Amid coronavirus crisis, Fifth Third Bancorp FITB is on a hiring spree to cater to the demand of increased Small Business Administration-backed loans followed by the $2-trillion federal Coronavirus Aid, Relief and Economic Security (CARES) Act, passed this March. Notably, this package would dedicate $350 billion worth small business loans.
Cincinnati, OH-based Fifth Third plans to appoint nearly 1,000 employees in retail banking centers, mortgage and operations in branches all over, including higher numbers in the bank’s headquarters. The roles will "provide essential banking services to customers and offer new career opportunities for those searching for employment during economic hardship."
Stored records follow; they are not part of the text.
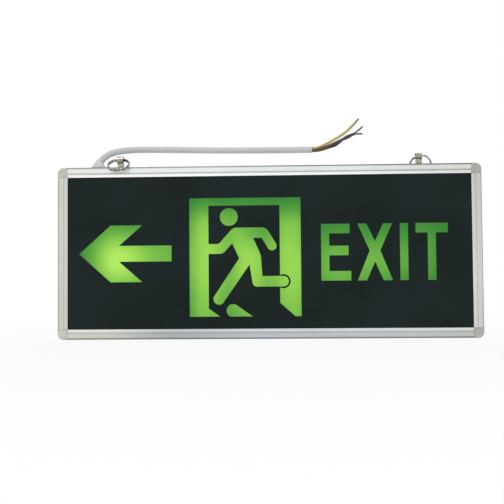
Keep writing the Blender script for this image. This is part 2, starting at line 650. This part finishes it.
def looked_at(tree):
    """1 for what is seen, straight or in metal or through glass, and 0 for what only gives light."""
    rays = add(tree, "ShaderNodeLightPath")
    seen = rays.outputs["Is Camera Ray"]
    for kind in ("Is Glossy Ray", "Is Transmission Ray"):
        either = add(tree, "ShaderNodeMath", {0: seen, 1: rays.outputs[kind]}, operation="MAXIMUM")
        seen = either.outputs["Value"]
    return seen


def studio_white():
    """Matt white floor that reads as paper white and still takes the sign's soft shadow."""
    material = bpy.data.materials.new("studio_white")
    material.use_nodes = True
    tree = material.node_tree
    tree.nodes.clear()
    place = add(tree, "ShaderNodeTexCoord").outputs["Object"]
    away = add(tree, "ShaderNodeVectorMath", {0: place}, operation="LENGTH")
    plain = add(tree, "ShaderNodeMapRange",
                {"Value": away.outputs["Value"], "From Min": SHADOW_NEAR, "From Max": SHADOW_FAR,
                 "To Min": SHADOW_SHARE, "To Max": 1.0},
                interpolation_type="SMOOTHSTEP")
    share = add(tree, "ShaderNodeMath", {0: looked_at(tree), 1: plain.outputs["Result"]}, operation="MULTIPLY")
    paper = add(tree, "ShaderNodeBsdfDiffuse", {"Color": hex_colour("#f6f6f6")})
    glow = add(tree, "ShaderNodeEmission", {"Color": hex_colour(WHITE), "Strength": 1.0})
    mixed = add(tree, "ShaderNodeMixShader",
                {0: share.outputs["Value"], 1: paper.outputs["BSDF"], 2: glow.outputs["Emission"]})
    add(tree, "ShaderNodeOutputMaterial", {"Surface": mixed.outputs["Shader"]})
    return material


def floor_grid(shape):
    """A flat square floor round the sign."""
    bmesh.ops.create_grid(shape, x_segments=FLOOR_CELLS, y_segments=FLOOR_CELLS, size=FLOOR_HALF)


floor = mesh_piece("studio_floor", floor_grid, studio_white())
floor.location.z = -FLOOR_DROP

world = bpy.data.worlds.new("studio")
bpy.context.scene.world = world
world.use_nodes = True
tree = world.node_tree
tree.nodes.clear()
level = add(tree, "ShaderNodeMapRange", {"Value": looked_at(tree), "To Min": AMBIENT, "To Max": 1.0})
sky = add(tree, "ShaderNodeBackground", {"Color": hex_colour(WHITE), "Strength": level.outputs["Result"]})
add(tree, "ShaderNodeOutputWorld", {"Surface": sky.outputs["Background"]})


def soft_light(name, place, aim, width, watts):
    """A square soft box that points at a place, its width in metres."""
    lamp = bpy.data.lights.new(name, "AREA")
    lamp.shape, lamp.size, lamp.energy = "SQUARE", width, watts
    light = bpy.data.objects.new(name, lamp)
    light.location = place
    light.rotation_euler = (Vector(aim) - Vector(place)).to_track_quat("-Z", "Y").to_euler()
    bpy.context.scene.collection.objects.link(light)


soft_light("key_light", (-0.5, -0.9, 1.5), sign_middle, 0.9, 9)
soft_light("fill_light", (1.1, -1.0, 0.5), sign_middle, 0.9, 3)
soft_light("back_light", (0.2, 1.3, 0.9), sign_middle, 0.9, 9)

# the camera stands a little right of the sign's middle and below it, rolled by half a degree
VIEW_AZIMUTH, VIEW_ELEVATION, VIEW_ROLL = (math.radians(angle) for angle in (1.909, -1.934, -0.455))
# metres, and then mm of focal length and of the film's width
VIEW_DISTANCE, VIEW_LENS, VIEW_FILM = 0.600, 51.365, 36.0
VIEW_AIM = Vector((-13.52, -8.0, 72.40)) * MM
outward = Vector((
    math.sin(VIEW_AZIMUTH) * math.cos(VIEW_ELEVATION),
    -math.cos(VIEW_AZIMUTH) * math.cos(VIEW_ELEVATION),
    math.sin(VIEW_ELEVATION),
))
right = Vector((math.cos(VIEW_AZIMUTH), math.sin(VIEW_AZIMUTH), 0))
upward = outward.cross(right)
rolled_right = math.cos(VIEW_ROLL) * right + math.sin(VIEW_ROLL) * upward
rolled_up = math.cos(VIEW_ROLL) * upward - math.sin(VIEW_ROLL) * right
lens = bpy.data.cameras.new("camera")
lens.lens, lens.sensor_width, lens.clip_start = VIEW_LENS, VIEW_FILM, 0.01
camera = bpy.data.objects.new("camera", lens)
bpy.context.scene.collection.objects.link(camera)
turn = Matrix((rolled_right, rolled_up, outward)).transposed()
camera.matrix_world = Matrix.Translation(VIEW_AIM + outward * VIEW_DISTANCE) @ turn.to_4x4()
bpy.context.scene.camera = camera
bpy.context.scene.view_settings.view_transform = "Standard"
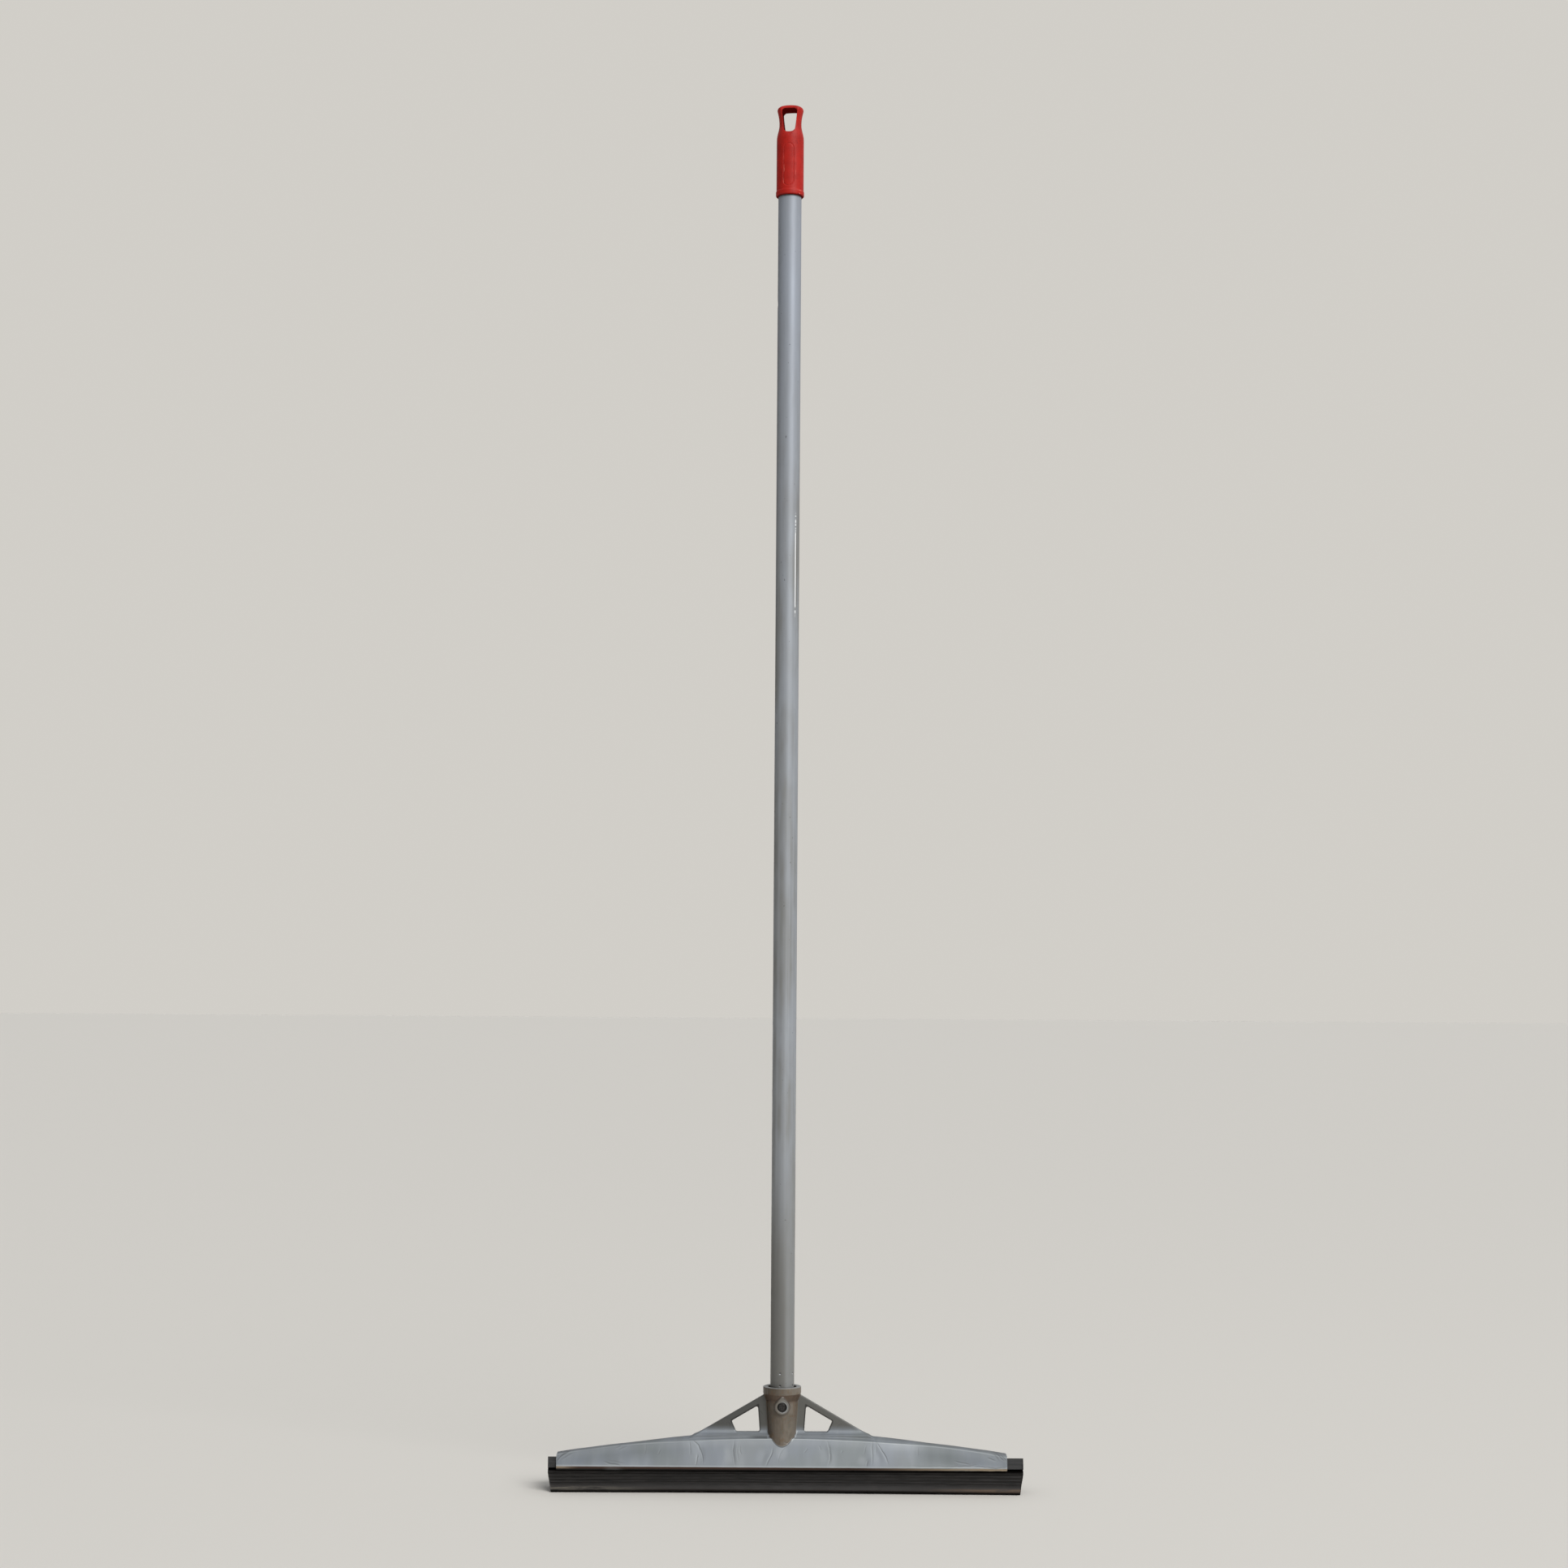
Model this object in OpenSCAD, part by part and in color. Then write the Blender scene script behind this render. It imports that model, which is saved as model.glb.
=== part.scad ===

"Our Fifth Third customers and communities need us more than ever during these uncertain times, and we will continue to be here for them," said Greg D. Carmichael, chairman, president and CEO of Fifth Third. "I’m proud of the extraordinary service our employees are providing each day. We are looking to grow our team of professionals to serve these needs and to help provide critical employment opportunities so our communities can get back to work again," noted the CEO.
The roles offered include 500 positions in retail, 350 mortgage sales and support positions, along with 100 positions in operations. Fifth Third is also providing attractive benefits package to retain the workforce.
Notably, banks are transitioning employees to work remotely in a bid to contain the spread of COVID-19. Fifth Third is also catering protective measures for both employees and customers, and offering enhanced digital operations, including online or mobile banking, along with fee-free ATMs.
"We continue to take good care of our employees so they can continue to take good care of our customers," Carmichael said. "Now more than ever, our customers are counting on us to provide them with the financial expertise and essential banking services necessary to navigate uncertainty," he further added.
Currently, Fifth Third carries a Zacks Rank #4 (Sell).
Shares of this banking giant have recorded a year-to-date decline of 49.6% compared with the 45% decrease recorded by the industry.